((

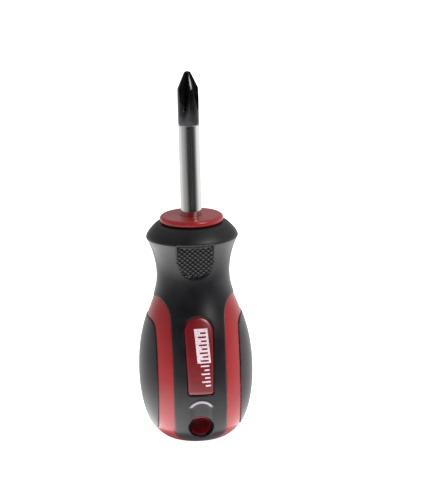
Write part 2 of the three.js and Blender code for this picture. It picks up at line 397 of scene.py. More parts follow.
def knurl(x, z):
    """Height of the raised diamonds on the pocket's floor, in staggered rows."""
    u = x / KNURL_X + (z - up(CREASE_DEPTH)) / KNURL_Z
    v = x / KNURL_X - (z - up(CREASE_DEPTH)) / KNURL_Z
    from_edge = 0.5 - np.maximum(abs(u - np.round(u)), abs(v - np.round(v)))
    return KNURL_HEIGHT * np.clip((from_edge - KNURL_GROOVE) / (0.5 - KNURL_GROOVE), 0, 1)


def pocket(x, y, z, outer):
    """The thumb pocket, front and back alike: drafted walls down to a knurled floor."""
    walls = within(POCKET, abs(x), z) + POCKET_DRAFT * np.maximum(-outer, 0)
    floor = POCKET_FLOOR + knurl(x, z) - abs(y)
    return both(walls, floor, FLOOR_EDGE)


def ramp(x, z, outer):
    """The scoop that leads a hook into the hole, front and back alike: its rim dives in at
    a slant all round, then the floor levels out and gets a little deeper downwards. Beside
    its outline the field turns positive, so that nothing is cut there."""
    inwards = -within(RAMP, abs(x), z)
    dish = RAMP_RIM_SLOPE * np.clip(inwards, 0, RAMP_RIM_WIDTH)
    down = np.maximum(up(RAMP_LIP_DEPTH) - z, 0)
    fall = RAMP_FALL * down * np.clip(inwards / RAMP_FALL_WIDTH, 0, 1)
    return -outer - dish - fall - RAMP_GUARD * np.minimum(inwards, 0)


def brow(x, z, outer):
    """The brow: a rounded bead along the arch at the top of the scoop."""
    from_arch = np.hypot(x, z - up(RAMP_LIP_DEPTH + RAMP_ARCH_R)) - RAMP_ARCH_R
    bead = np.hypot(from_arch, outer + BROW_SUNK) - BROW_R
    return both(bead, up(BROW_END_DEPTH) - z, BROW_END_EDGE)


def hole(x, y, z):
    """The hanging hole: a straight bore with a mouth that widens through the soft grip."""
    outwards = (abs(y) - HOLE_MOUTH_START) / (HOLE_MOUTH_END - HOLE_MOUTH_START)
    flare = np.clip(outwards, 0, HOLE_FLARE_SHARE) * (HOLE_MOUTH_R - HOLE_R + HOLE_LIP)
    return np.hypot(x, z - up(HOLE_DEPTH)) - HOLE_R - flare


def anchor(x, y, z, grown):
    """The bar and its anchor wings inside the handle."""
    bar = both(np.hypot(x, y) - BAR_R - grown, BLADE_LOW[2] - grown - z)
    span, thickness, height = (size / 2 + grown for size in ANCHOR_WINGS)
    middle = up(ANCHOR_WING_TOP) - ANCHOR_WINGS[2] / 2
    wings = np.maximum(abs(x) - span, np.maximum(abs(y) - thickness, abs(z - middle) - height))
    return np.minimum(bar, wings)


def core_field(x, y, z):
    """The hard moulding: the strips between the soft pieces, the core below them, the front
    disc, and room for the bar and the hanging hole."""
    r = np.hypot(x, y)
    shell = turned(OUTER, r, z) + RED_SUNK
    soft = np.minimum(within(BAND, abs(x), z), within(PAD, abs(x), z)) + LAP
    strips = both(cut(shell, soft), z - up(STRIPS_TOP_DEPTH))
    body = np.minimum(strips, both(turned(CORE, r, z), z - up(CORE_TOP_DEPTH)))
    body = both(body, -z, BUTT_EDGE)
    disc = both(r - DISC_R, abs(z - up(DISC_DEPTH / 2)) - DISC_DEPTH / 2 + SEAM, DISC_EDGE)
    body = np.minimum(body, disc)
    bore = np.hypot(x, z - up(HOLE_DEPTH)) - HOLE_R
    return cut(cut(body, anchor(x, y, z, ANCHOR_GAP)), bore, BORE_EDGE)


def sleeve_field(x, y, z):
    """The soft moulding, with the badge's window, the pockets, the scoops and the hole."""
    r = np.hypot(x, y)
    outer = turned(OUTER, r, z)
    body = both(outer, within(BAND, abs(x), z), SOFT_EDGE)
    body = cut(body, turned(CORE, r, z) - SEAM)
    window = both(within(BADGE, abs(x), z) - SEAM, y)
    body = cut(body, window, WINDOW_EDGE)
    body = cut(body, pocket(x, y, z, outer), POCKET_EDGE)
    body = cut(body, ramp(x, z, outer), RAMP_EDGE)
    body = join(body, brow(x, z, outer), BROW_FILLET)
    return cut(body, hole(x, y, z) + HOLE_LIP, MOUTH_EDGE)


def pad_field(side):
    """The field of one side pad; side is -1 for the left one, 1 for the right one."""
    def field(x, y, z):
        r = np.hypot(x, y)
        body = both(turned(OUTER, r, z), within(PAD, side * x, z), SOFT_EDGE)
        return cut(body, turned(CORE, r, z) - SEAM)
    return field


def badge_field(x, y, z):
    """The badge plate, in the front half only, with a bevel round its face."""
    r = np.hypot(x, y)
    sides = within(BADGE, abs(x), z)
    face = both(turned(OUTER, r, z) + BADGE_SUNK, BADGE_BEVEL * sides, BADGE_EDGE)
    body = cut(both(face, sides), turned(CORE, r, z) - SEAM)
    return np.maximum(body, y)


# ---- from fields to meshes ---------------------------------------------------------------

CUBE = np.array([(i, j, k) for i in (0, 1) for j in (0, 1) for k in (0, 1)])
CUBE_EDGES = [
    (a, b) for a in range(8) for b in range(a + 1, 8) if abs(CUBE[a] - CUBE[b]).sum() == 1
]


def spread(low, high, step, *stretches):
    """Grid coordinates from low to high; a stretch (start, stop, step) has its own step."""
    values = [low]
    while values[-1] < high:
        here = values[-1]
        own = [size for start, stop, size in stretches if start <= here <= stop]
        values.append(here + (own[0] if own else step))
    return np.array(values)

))

» EXERCISE
Print from the first line through the line that contains "return -outer - dish", please, including both, and leave out every line outside that stretch.

» FINISHED ANSWER
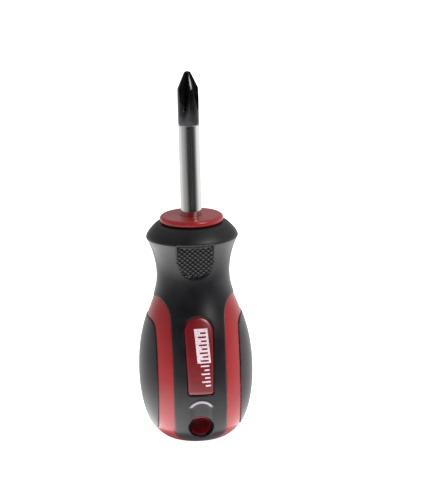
Write part 2 of the three.js and Blender code for this picture. It picks up at line 397 of scene.py. More parts follow.
def knurl(x, z):
    """Height of the raised diamonds on the pocket's floor, in staggered rows."""
    u = x / KNURL_X + (z - up(CREASE_DEPTH)) / KNURL_Z
    v = x / KNURL_X - (z - up(CREASE_DEPTH)) / KNURL_Z
    from_edge = 0.5 - np.maximum(abs(u - np.round(u)), abs(v - np.round(v)))
    return KNURL_HEIGHT * np.clip((from_edge - KNURL_GROOVE) / (0.5 - KNURL_GROOVE), 0, 1)


def pocket(x, y, z, outer):
    """The thumb pocket, front and back alike: drafted walls down to a knurled floor."""
    walls = within(POCKET, abs(x), z) + POCKET_DRAFT * np.maximum(-outer, 0)
    floor = POCKET_FLOOR + knurl(x, z) - abs(y)
    return both(walls, floor, FLOOR_EDGE)


def ramp(x, z, outer):
    """The scoop that leads a hook into the hole, front and back alike: its rim dives in at
    a slant all round, then the floor levels out and gets a little deeper downwards. Beside
    its outline the field turns positive, so that nothing is cut there."""
    inwards = -within(RAMP, abs(x), z)
    dish = RAMP_RIM_SLOPE * np.clip(inwards, 0, RAMP_RIM_WIDTH)
    down = np.maximum(up(RAMP_LIP_DEPTH) - z, 0)
    fall = RAMP_FALL * down * np.clip(inwards / RAMP_FALL_WIDTH, 0, 1)
    return -outer - dish - fall - RAMP_GUARD * np.minimum(inwards, 0)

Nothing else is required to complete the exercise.